Implementation Details and Considerations
When using the self-injection solution, several important considerations apply:
- Injection Method: Self-injection can be achieved using
@Resource,@Autowired, or@Injectannotations, but ensure that what gets injected is the proxy object rather than the original bean - Proxy Mode: Spring uses JDK dynamic proxies (interface-based) or CGLIB proxies (class-based) by default. If using interfaces, ensure methods are declared in the interface; if using classes, enable CGLIB proxying
- Circular Dependency: Self-injection essentially creates a circular dependency, but Spring handles this special case correctly
- Performance Considerations: Self-injection adds minimal performance overhead, which is negligible in most application scenarios
Conclusion and Recommendations
The caching failure of Spring Cache's @Cacheable annotation during internal method calls within the same bean is a natural consequence of Spring's AOP proxy mechanism. Developers need to understand the fundamental reasons for this technical limitation and choose appropriate solutions based on specific application requirements.
For most projects, Solution 1 is recommended—avoiding internal calls to cached methods through proper code structure design.

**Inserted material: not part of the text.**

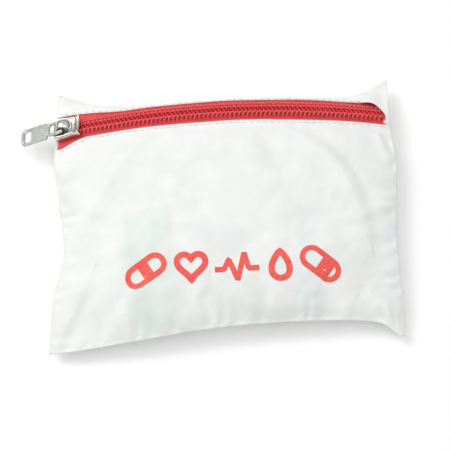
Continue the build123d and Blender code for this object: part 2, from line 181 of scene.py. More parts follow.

This approach aligns better with Spring's design philosophy, resulting in clearer code and better maintainability. Self-injection should only be considered when internal calls to cached methods within the same bean are truly necessary and refactoring costs are prohibitively high.
Regardless of the chosen approach, understanding Spring AOP's working principles and cache mechanism implementation details is crucial. Only with deep knowledge of these underlying concepts can developers effectively leverage Spring's powerful features to build efficient and reliable enterprise applications.